At higher energies, Chandra, XMM-Newton, and Einstein Observatory X-ray satellites have also observed nascent solar-type stars and star-forming regions for clues to our Sun’s past. Although the evolution of the Sun’s X-ray luminosity depends on its poorly known initial rotation, astronomers know that it declined gradually from the outset of the main sequence for 100 million years and then dropped by a factor of 1,000 until the present day. This decline is connected to the decline of the solar corona’s temperature with time. As for the emerging Sun’s immediate environment, it has been suggested that the abundance of neutron-rich iron 60 (Fe60) in some meteorites implies that supernovae were nearby. This would indicate that the Sun was born in a fairly crowded environment similar to the active star-forming regions in the Orion nebula.

The isolation of the solar system is probably a result of a series of gravitational interactions with other protostars that ultimately ejected the emerging solar system from its crowded neighborhood. Similar isotope-decay analyses have been applied to primordial gas-rich meteorites, deducing the composition and strength of the solar wind within one billion years of the Sun’s formation. Observations of T-Tauri stars in both the X and ultraviolet ranges indicate that the Sun emitted energetic particles and winds as flares at this stage, producing precompacted, irradiated grains with peculiar Isotope ratios in the circumstellar disk. Excess neon 21 (Ne21) in meteoritic grains is often seen as evidence for this process. After reaching the main sequence, ancient meteoritic evidence further shows that the solar wind flux gradually declined to its present value. Furthermore, radionuclides in lunar rock samples show that the Sun’s proton emission has remained relatively constant over the past five million years, aside from variations from the eleven-year solar cycle. This is also true for heavy ions ejected in flares over this timescale, with the exception that the most ancient flares had an overall enrichment in the trans-iron group of nuclei.

Verification of the Sun’s lifetimes in its stages of evolution comes from confirming the computed standard model of solar structure, specifically the nuclear reactions occurring in the core and their observable properties. For instance, the Solar and Heliospheric Observatory (SOHO), launched in 1995, probed the interior composition and temperature structure of the Sun by “listening” to internal pressure waves reflecting off the photosphere. This application of helioseismology has indirectly validated the lifetimes of its various evolutionary stages by substantiating the standard model’s predictions of solar composition with depth. Further insight into the Sun’s future is gained through observing the evolution of other stars. The Ring and Helix nebulae, for example, are photogenic examples of planetary nebulae ejection and the death throes of Sun-like stars.

Context

Interestingly, theories of solar formation and evolution seem historically motivated by coincidental developments in physics, taking advantage of the increasing availability and sophistication of quantitative measurements and computations. Early speculations of star formation prior to the nineteenth century, without the advanced physics needed to support them, were easily discarded. In the 1840s, J. Robert Mayer and John James Waterson realized that recently studied chemical and electrical energy sources would be unable to provide the Sun’s luminosity for any reasonable timescale. Bolstered by the triumph of thermodynamic principles like energy conservation, William Thomson and Hermann von Helmholtz advocated gravitational contraction as the Sun’s energy source. In the twentieth century, solving this problem required the synthesis of two separate fields of science—astronomy and atomic physics—into the new field of astrophysics.

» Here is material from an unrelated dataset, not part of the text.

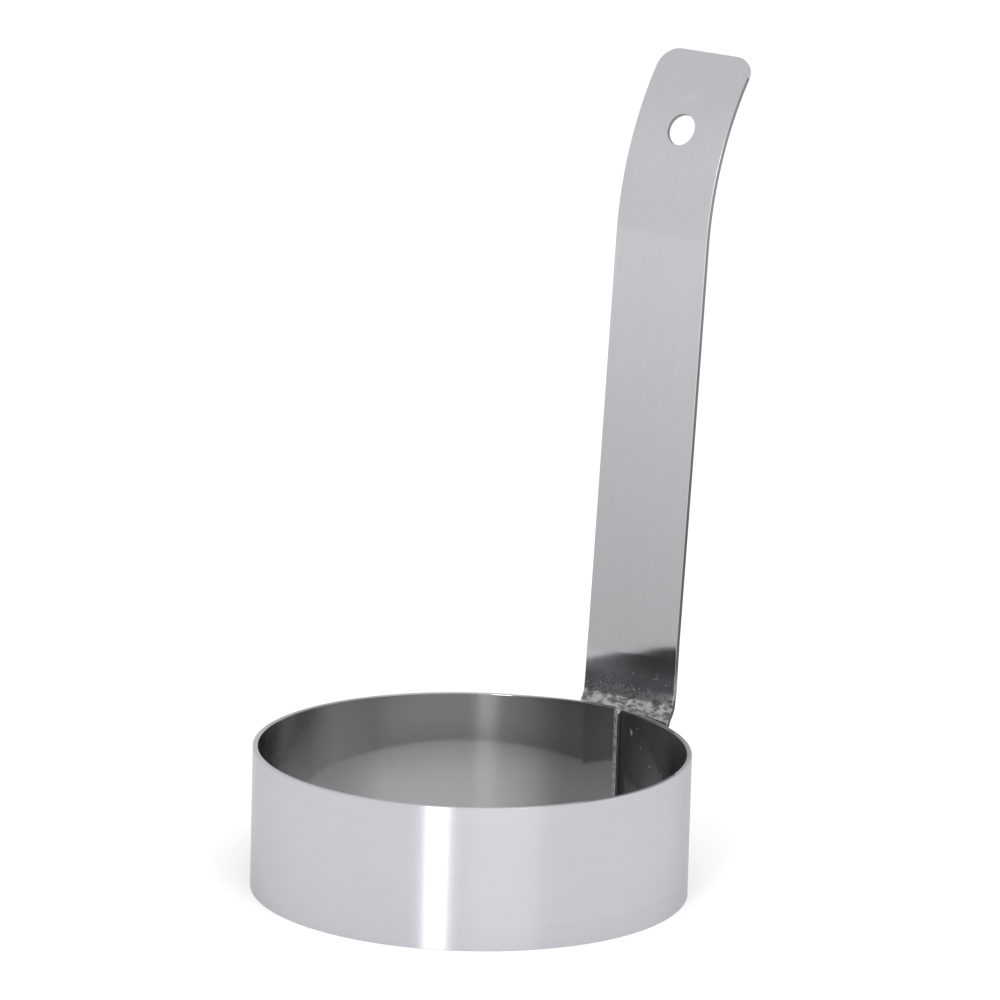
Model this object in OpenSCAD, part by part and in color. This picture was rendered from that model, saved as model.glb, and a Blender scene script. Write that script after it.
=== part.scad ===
// Egg ring with an upright strap handle, in millimetres.
// +Z up, the ring's axis is Z and its base rim stands on z = 0.
// The origin is the centre of the ring in the plane of its base rim.
// +Y is square to the flat of the handle, which stands at the back of the ring.

/* [Ring] */
// outside diameter of the rolled ring
ring_diameter = 100; // [80:1:140]
// height of the strip the ring is rolled from
ring_height = 33; // [20:1:60]
// thickness of the ring's strip
strip_thickness = 1.2; // [0.8:0.1:2]

/* [Seam] */
// distance of the inner layer's end from the ring's middle plane
seam_x = 4.8; // [0:0.1:10]
// length over which the strip's two ends lie on each other
lap_length = 10; // [6:0.5:20]
// gap left between the two lapped layers
layer_gap = 0.05; // [0.02:0.01:0.2]
// how far the lap is pressed in from the round where it is flat
lap_press = 0.15; // [0.1:0.05:0.5]
// how much more than the strip's thickness the outer half is rolled larger in radius
lap_swell = 0.4; // [0.3:0.1:1]
// how much higher the inner layer's end stands than the rest of the rim
end_rise = 1; // [0.2:0.1:2]
// distance before the middle plane at which that rise starts
rise_start = 22; // [15:1:35]
// rounding of the corners of the strip's two ends
end_corner = 1.5; // [0.5:0.1:4]

/* [Handle] */
// width of the handle's strap
handle_width = 26; // [15:0.5:40]
// thickness of the handle's strap
handle_thickness = 1.2; // [0.8:0.1:2]
// sideways place of the handle's middle line against the seam
handle_offset = 0; // [-5:0.1:5]
// height of the handle's highest edge above the table
handle_height = 185.5; // [120:0.5:260]
// outward lean of the handle's straight run, in degrees
handle_lean = 3.8; // [0:0.1:10]
// height at which the outward curl starts
curl_start = 143.3; // [90:0.5:220]
// radius of the outward curl, measured at mid thickness
curl_radius = 73.5; // [40:0.5:120]
// rounding of the handle's two top corners
top_corner = 6.5; // [2:0.5:12]

/* [Foot] */
// height of the flap's lower edge above the table
flap_bottom = 4; // [1:0.5:15]
// rounding of the flap's two lower corners
flap_corner = 4; // [1:0.5:10]
// how far the foot steps back from the handle's face to the ring's wall
joggle_depth = 1.5; // [0.5:0.1:4]
// distance of the step's lower bend below the rim
joggle_below_rim = 1.4; // [0:0.1:6]
// radius of the step's lower bend, at mid thickness
joggle_low_radius = 3; // [1.5:0.1:8]
// radius of the step's upper bend, at mid thickness
joggle_high_radius = 4.6; // [1.5:0.1:8]
// distance below the rim up to which the flap's sides are wrapped onto the round wall
wrap_below_rim = 7; // [1:0.5:10]
// height of the foot above the rim, up to where the shank is plain and straight
foot_above_rim = 12; // [10:0.5:16]

/* [Hang hole] */
// diameter of the hang hole
hole_diameter = 7.4; // [4:0.1:14]
// height of the hang hole's middle above the table
hole_height = 168.5; // [110:0.5:240]

/* [Spot welds] */
// number of spot welds through the lap and the flap
weld_count = 3; // [2:1:5]
// diameter of a weld nugget
weld_diameter = 4.2; // [2:0.1:5]
// distance of the weld row from the inner layer's end
weld_edge = 4.4; // [2:0.1:8]
// clear distance of the outer welds from the ring's rims
weld_margin = 8; // [4:0.5:12]
// play between a nugget and its pocket
weld_play = 0.03; // [0:0.01:0.1]
// depth of the electrode's mark on the back of the flap
mark_depth = 0.15; // [0.05:0.05:0.4]
// diameter of the electrode's mark
mark_diameter = 5.5; // [3:0.5:8]

/* [Hidden] */

$fn = 180;
t = strip_thickness;
ht = handle_thickness;
far = ring_diameter;

// faces of the pressed flat: outside of the inner layer, then both faces of the outer layer
ring_r = ring_diameter / 2;
press_y = ring_r - lap_press;
lap_y0 = press_y + layer_gap;
lap_y1 = lap_y0 + t;
lap_end_x = seam_x - lap_length;

// the outer layer lies on a larger circle that touches the ring's own circle at its side
lap_drift = t + lap_swell;
drift_r = ring_r + lap_drift;

// the inner layer's end climbs by this slope
run_x = rise_start + 4;
rise_slope = atan(end_rise / (rise_start + seam_x));
climb_c = cos(rise_slope);
climb_s = sin(rise_slope);
climb_len = (rise_start + seam_x) / climb_c;
climb_h = ring_height * climb_c;

// handle profile, a chain of straights and bends at mid thickness
handle_x = seam_x + handle_offset;
flap_y = lap_y1 + ht / 2;
step_z = ring_height - joggle_below_rim;
step_r = joggle_low_radius + joggle_high_radius;
step_cos = (joggle_low_radius + joggle_high_radius * cos(handle_lean) - joggle_depth) / step_r;
step_a = acos(step_cos);
low_cy = flap_y + joggle_low_radius;
high_cy = low_cy - step_r * cos(step_a);
high_cz = step_z + step_r * sin(step_a);
shank_y = high_cy + joggle_high_radius * cos(handle_lean);
shank_z = high_cz - joggle_high_radius * sin(handle_lean);
curl_y0 = shank_y + (curl_start - shank_z) * tan(handle_lean);
curl_cy = curl_y0 + curl_radius * cos(handle_lean);
curl_cz = curl_start - curl_radius * sin(handle_lean);
curl_end = asin((handle_height - curl_cz) / (curl_radius + ht / 2));
hole_a = asin((hole_height - curl_cz) / curl_radius);
hole_y = curl_cy - curl_radius * cos(hole_a);
step_n = 8;
curl_n = 26;

// the wrapped foot: its joint with the shank, and the depth of the blocks that shape it
foot_z = ring_height + foot_above_rim;
foot_y = shank_y + (foot_z - shank_z) * tan(handle_lean);
foot_front = ring_r - 12;
wrap_z = ring_height - wrap_below_rim;
low_front = joggle_low_radius + ht / 2;

// weld row, each nugget reaching from mid inner layer to mid flap
weld_x = seam_x - weld_edge;
weld_y0 = press_y - t / 2;
weld_y = (weld_y0 + flap_y) / 2;
weld_half = (flap_y - weld_y0) / 2;
weld_ball = (pow(weld_diameter / 2, 2) + pow(weld_half, 2)) / (2 * weld_half);
weld_pitch = (ring_height - 2 * weld_margin) / (weld_count - 1);
mark_ball = (pow(mark_diameter / 2, 2) + pow(mark_depth, 2)) / (2 * mark_depth);

// a point at mid thickness plus e, on an arc about (y, z) at angle a from the horizontal
function arc_out(y, z, r, a, e) = [y - (r + e) * cos(a), z + (r + e) * sin(a)];
function arc_in(y, z, r, a, e) = [y + (r - e) * cos(a), z - (r - e) * sin(a)];

// the face of the leaning shank where the foot ends, e towards the ring
function foot_top(e) = [foot_y - e / cos(handle_lean), foot_z];

// one face of the foot, from the flap's lower edge through both bends of the step
function foot_face(e) = concat(
    [[flap_y - e, flap_bottom]],
    [for (i = [0 : step_n])
        arc_out(low_cy, step_z, joggle_low_radius, step_a * i / step_n, e)],
    [for (i = [0 : step_n])
        arc_in(high_cy, high_cz, joggle_high_radius,
            step_a + (handle_lean - step_a) * i / step_n, e)],
    [foot_top(e)]
);

// one face of the handle above the foot, through the curl to the top
function shank_face(e) = concat(
    [foot_top(e)],
    [for (i = [0 : curl_n])
        arc_out(curl_cy, curl_cz, curl_radius,
            handle_lean + (curl_end - handle_lean) * i / curl_n, e)]
);

// half section of the round wall under the flap, flared by the step's slope, e from its front
function flare(e) = concat(
    [[0, flap_bottom], [drift_r + e, flap_bottom]],
    [for (i = [0 : step_n])
        [drift_r + low_front - (low_front - e) * cos(step_a * i / step_n),
            wrap_z + (low_front - e) * sin(step_a * i / step_n)]],
    [[drift_r + low_front - (low_front - e) * cos(step_a)
            + (foot_z - wrap_z - (low_front - e) * sin(step_a)) * tan(step_a), foot_z],
        [0, foot_z]]
);
function turned(v) = [for (i = [len(v) - 1 : -1 : 0]) v[i]];

// round block whose back is cut flat at y1
module flat_backed(cx, r, y1) {
    intersection() {
        translate([cx, 0])
            circle(r = r);
        translate([-far, -far])
            square([2 * far, far + y1]);
    }
}

// plan of the round wall, up to where the two ends start
module round_plan() {
    difference() {
        circle(r = ring_r);
        circle(r = ring_r - t);
        translate([-run_x, 0])
            square([far + run_x, far]);
    }
}

// plan of the run that ends in the outer layer of the lap
module outer_plan() {
    intersection() {
        difference() {
            flat_backed(-lap_drift, drift_r, lap_y1);
            flat_backed(-lap_drift, drift_r - t, lap_y0);
        }
        translate([lap_end_x, 0])
            square([far, far]);
    }
}

// plan of the inner layer's run
module inner_plan() {
    intersection() {
        difference() {
            flat_backed(0, ring_r, press_y);
            flat_backed(0, ring_r - t, press_y - t);
        }
        translate([-run_x, ring_r / 2])
            square([run_x + seam_x + 3, far]);
    }
}

// side view of the inner layer's run, with the climb and a square end
module inner_side() {
    polygon([
        [-run_x - 5, 0],
        [-rise_start, 0],
        [climb_len * climb_c - rise_start, climb_len * climb_s],
        [climb_len * climb_c - climb_h * climb_s - rise_start,
            climb_len * climb_s + climb_h * climb_c],
        [-rise_start, ring_height],
        [-run_x - 5, ring_height]
    ]);
}

// what is cut away to round a corner at the origin, material towards -x and -z
module corner_cut(r, depth) {
    difference() {
        translate([-r, -depth / 2, -r])
            cube([r + 5, depth, r + 5]);
        translate([-r, 0, -r])
            rotate([90, 0, 0])
                cylinder(r = r, h = depth + 2, center = true);
    }
}

module inner_run() {
    difference() {
        intersection() {
            translate([0, 0, -5])
                linear_extrude(height = ring_height + 10)
                    inner_plan();
            translate([0, far, 0])
                rotate([90, 0, 0])
                    linear_extrude(height = far)
                        inner_side();
        }
        translate([-rise_start, press_y, 0])
            rotate([0, -rise_slope, 0])
                translate([climb_len, 0, climb_h])
                    corner_cut(end_corner, 8);
        translate([-rise_start, press_y, 0])
            rotate([0, -rise_slope, 0])
                translate([climb_len, 0, 0])
                    mirror([0, 0, 1])
                        corner_cut(end_corner, 8);
    }
}

module outer_run() {
    difference() {
        linear_extrude(height = ring_height)
            outer_plan();
        for (m = [0, 1])
            translate([lap_end_x, lap_y1, m * ring_height])
                mirror([1, 0, 0])
                    mirror([0, 0, 1 - m])
                        corner_cut(end_corner, 2.3 * t);
    }
}

// lens of one weld nugget, its axis along Y
module nugget(play) {
    intersection() {
        translate([0, weld_ball - weld_half, 0])
            sphere(r = weld_ball + play);
        translate([0, weld_half - weld_ball, 0])
            sphere(r = weld_ball + play);
    }
}

module weld_row(play) {
    for (i = [0 : weld_count - 1])
        translate([weld_x, weld_y, weld_margin + i * weld_pitch])
            nugget(play);
}

module ring_band() {
    color("LightSteelBlue")
        difference() {
            union() {
                linear_extrude(height = ring_height)
                    round_plan();
                outer_run();
                inner_run();
            }
            weld_row(weld_play);
        }
}

// across the handle's full width, from a side view
module full_width() {
    translate([handle_x - handle_width / 2, 0, 0])
        rotate([90, 0, 90])
            linear_extrude(height = handle_width)
                children();
}

// the former that the foot is pressed over, e thicker than the ring's wall
module foot_former(e) {
    intersection() {
        full_width()
            polygon(concat([[foot_front, flap_bottom]], foot_face(ht / 2 - e), [[foot_front, foot_z]]));
        translate([-lap_drift, 0, 0])
            rotate_extrude()
                polygon(flare(e));
    }
}

module handle_blank() {
    full_width()
        polygon(concat(shank_face(ht / 2), turned(shank_face(-ht / 2))));
    difference() {
        foot_former(ht);
        foot_former(0);
    }
}

module handle_strap() {
    color("Silver")
        difference() {
            handle_blank();
            // hang hole, square to the strap where it is
            translate([handle_x, hole_y, hole_height])
                rotate([90 - hole_a, 0, 0])
                    cylinder(d = hole_diameter, h = 6 * ht, center = true);
            // top corners, cut square to the strap at its upper edge
            for (m = [0, 1])
                translate([handle_x, curl_cy, curl_cz])
                    rotate([-curl_end, 0, 0])
                        mirror([m, 0, 0])
                            translate([handle_width / 2, -curl_radius, 0])
                                corner_cut(top_corner, 8 * ht);
            // lower corners of the flap
            for (m = [0, 1])
                translate([handle_x, flap_y, flap_bottom])
                    mirror([m, 0, 0])
                        mirror([0, 0, 1])
                            translate([handle_width / 2, 0, 0])
                                corner_cut(flap_corner, 16);
            weld_row(weld_play);
            // electrode marks on the back of the flap
            for (i = [0 : weld_count - 1])
                translate([weld_x, flap_y + ht / 2 - mark_depth + mark_ball, weld_margin + i * weld_pitch])
                    sphere(r = mark_ball);
        }
}

module spot_welds() {
    color("DimGray")
        weld_row(0);
}

ring_band();
handle_strap();
spot_welds();
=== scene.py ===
# Egg ring with an upright strap handle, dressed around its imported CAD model, in metres.
# Frame: +Z up, the ring's axis is Z and its base rim stands on z = 0.
# The handle stands at the back, at +Y.

import math

import bmesh
import bpy
from mathutils import Matrix, Vector


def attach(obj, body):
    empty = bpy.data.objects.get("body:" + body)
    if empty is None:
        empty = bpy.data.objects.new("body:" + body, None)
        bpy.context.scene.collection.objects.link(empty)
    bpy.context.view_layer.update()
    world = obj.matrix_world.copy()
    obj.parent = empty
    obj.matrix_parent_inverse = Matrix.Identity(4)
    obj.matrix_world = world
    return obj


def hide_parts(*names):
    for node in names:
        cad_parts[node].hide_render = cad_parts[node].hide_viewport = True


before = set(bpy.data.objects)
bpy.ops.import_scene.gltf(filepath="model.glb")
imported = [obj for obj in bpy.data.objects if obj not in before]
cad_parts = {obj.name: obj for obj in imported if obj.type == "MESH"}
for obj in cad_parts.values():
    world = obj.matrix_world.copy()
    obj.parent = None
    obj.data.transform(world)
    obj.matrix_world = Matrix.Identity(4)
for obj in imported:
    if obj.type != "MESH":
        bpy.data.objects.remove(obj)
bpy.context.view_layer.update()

# Ring band: one strip of cold-rolled stainless steel, brushed along its length and rolled up.
# Its two ends are pressed flat and lapped at the back, the left end inside the right one,
# and the inner end climbs a little above the rim, as the strip was not rolled quite square.
MM = 0.001
ring_radius = 50 * MM
ring_height = 33 * MM
strip_thickness = 1.2 * MM
arris = 0.13 * MM
end_arris = 0.09 * MM
flat_inner_y = 49.75 * MM
lap_front_y = 51.1 * MM
inner_end_x = 4.8 * MM
outer_end_x = -5.2 * MM
drift = 1.6 * MM
crease_radius = 12 * MM
end_corner = 1.5 * MM
climb = 1.0 * MM
climb_start_x = -22 * MM
climb_curve = 1.2

mid_radius = ring_radius - strip_thickness / 2
inner_line_y = flat_inner_y - strip_thickness / 2
outer_line_y = lap_front_y - strip_thickness / 2
drift_radius = mid_radius + drift

long_run_steps = 264
short_run_steps = 82
crease_steps = 8
corner_steps = 7


def only(geom, kind):
    """The vertices, or the edges, in what an operator gave back."""
    return [part for part in geom if isinstance(part, kind)]


def edges_and_verts(faces):
    """The edges and vertices of some faces, each once and in the same order on every run."""
    edges = dict.fromkeys(e for f in faces for e in f.edges)
    verts = dict.fromkeys(v for f in faces for v in f.verts)
    return [*edges, *verts]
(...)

Arthur Eddington and Henry Russell analyzed the interplay of pressure and gravity to understand high-temperature stellar interiors and radiative equilibrium, while Ernest Rutherford and Niels Bohr laid the foundation for solar physics by establishing quantum mechanics. In 1917 and 1920, Eddington and Harlow Shapley concluded that stars must have ages greater than the tens of millions of years allotted by the gravitational collapse scenario.

From 1920 onward, favor shifted from electron-proton annihilation to fusion reactions; these would offer lifetimes measured in trillions and billions of years, respectively. The latter solution won with arguments for a multibillion-year universe from Edwin Hubble’s research in receding galaxies, quantum mechanical arguments for the possibility of fusion in hot stellar cores, and Hans Bethe’s robust proposal of the proton-proton chain and carbon-nitrogen-oxygen (CNO) cycle (a series of thermonuclear reactions) in 1938. This energy-generation mechanism, along with the associated main sequence lifetime and later evolution, has since been supported by a plethora of increasingly sensitive observational data across the electromagnetic spectrum.

Further progress has been made, especially for uncovering the Sun’s early evolution, with the launch and operation of the James E. Webb Space Telescope in 2021. This satellite, along with other post-Hubble telescopes, probes dust-obscured interstellar clouds at infrared wavelengths and at high resolution to help elucidate the intricate picture of low-mass star formation. Additionally, space probes, such as the Parker Solar Probe and the European Space Agency’s Solar Orbiter, have taken the closest yet images of the Sun, providing scientists with valuable data.